Gregory Edward Mitchum appeals the district courts denial of his motion for a sentence reduction pursuant to § 404 of the First Step Act of 2018, Pub. L. No. 115-391, 132 Stat. 5194, 5222 (“First Step Act”). On appeal, Mitchum argues that the district court procedurally erred by failing to adequately explain its rejection of his nonfrivolous arguments in favor of a sentence reduction. We affirm.

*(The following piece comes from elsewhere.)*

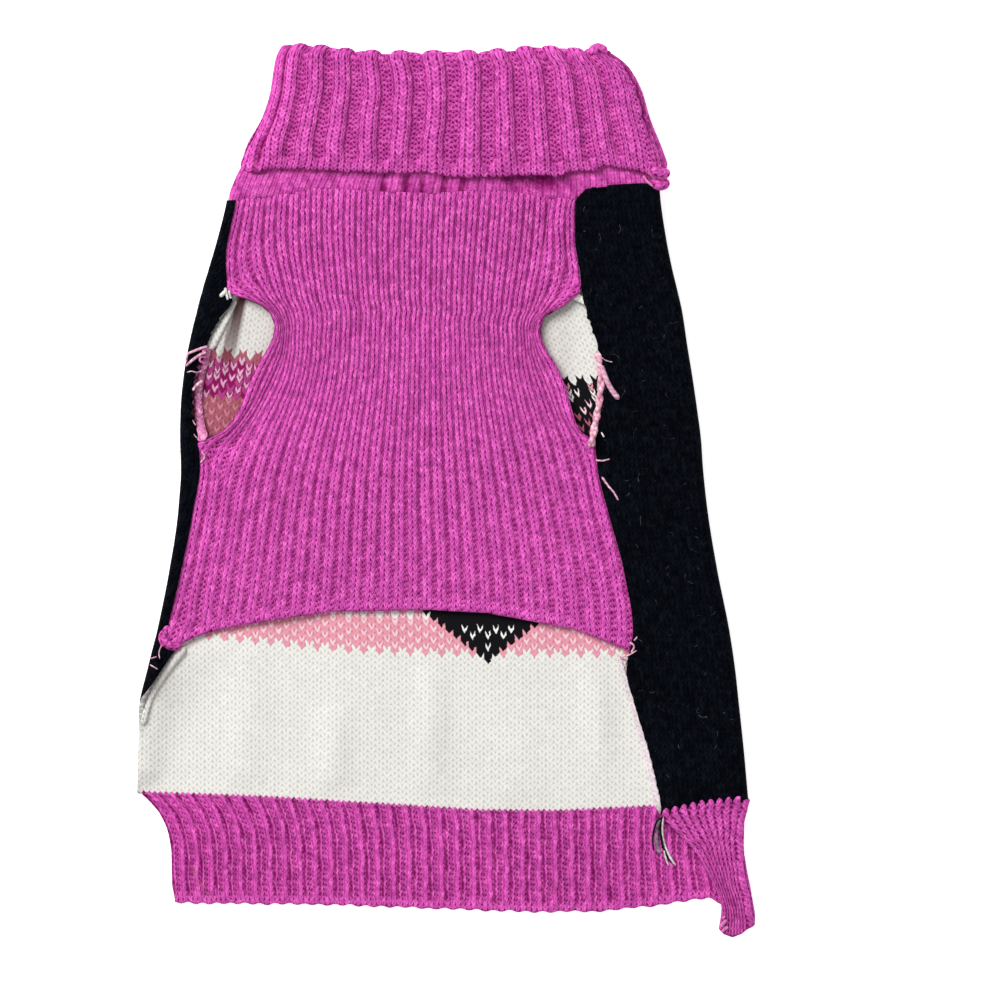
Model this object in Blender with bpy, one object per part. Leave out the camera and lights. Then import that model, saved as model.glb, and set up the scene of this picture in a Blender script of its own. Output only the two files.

We review a district courts First Step Act proceedings for procedural and substantive reasonableness. United States v. Collington, 995 F.3d 347, 358-60 (4th Cir. 2021). Procedural reasonableness requires the district court “to consider a defendants arguments, give individual consideration to the defendants characteristics in light of the § 3553(a) factors, determine—following the Fair Sentencing Act—whether a given sentence remains appropriate in light of those factors, and adequately explain that decision.” Id. at 360. In explaining his decision, the district court judge “need only ‘set forth enough to satisfy the appellate court that he has considered the parties’ arguments and has a reasoned basis for exercising his own legal decisionmaking authority.’ ” United States v. McDonald, 986 F.3d 402, 409 (4th Cir. 2021) (quoting Chavez-Meza v. United States, ––– U.S. ––––, 138 S. Ct. 1959, 1964, 201 L.Ed.2d 359 (2018)). We have reviewed the record and conclude that the district court considered Mitchums arguments in mitigation and adequately explained its conclusion that, in light of all the relevant factors, a reduction to Mitchums sentence was not warranted.

We therefore affirm the district courts order. We dispense with oral argument because the facts and legal contentions are adequately presented in the materials before this court and argument would not aid the decisional process.

AFFIRMED

PER CURIAM:

Affirmed by unpublished per curiam opinion.

Unpublished opinions are not binding precedent in this circuit.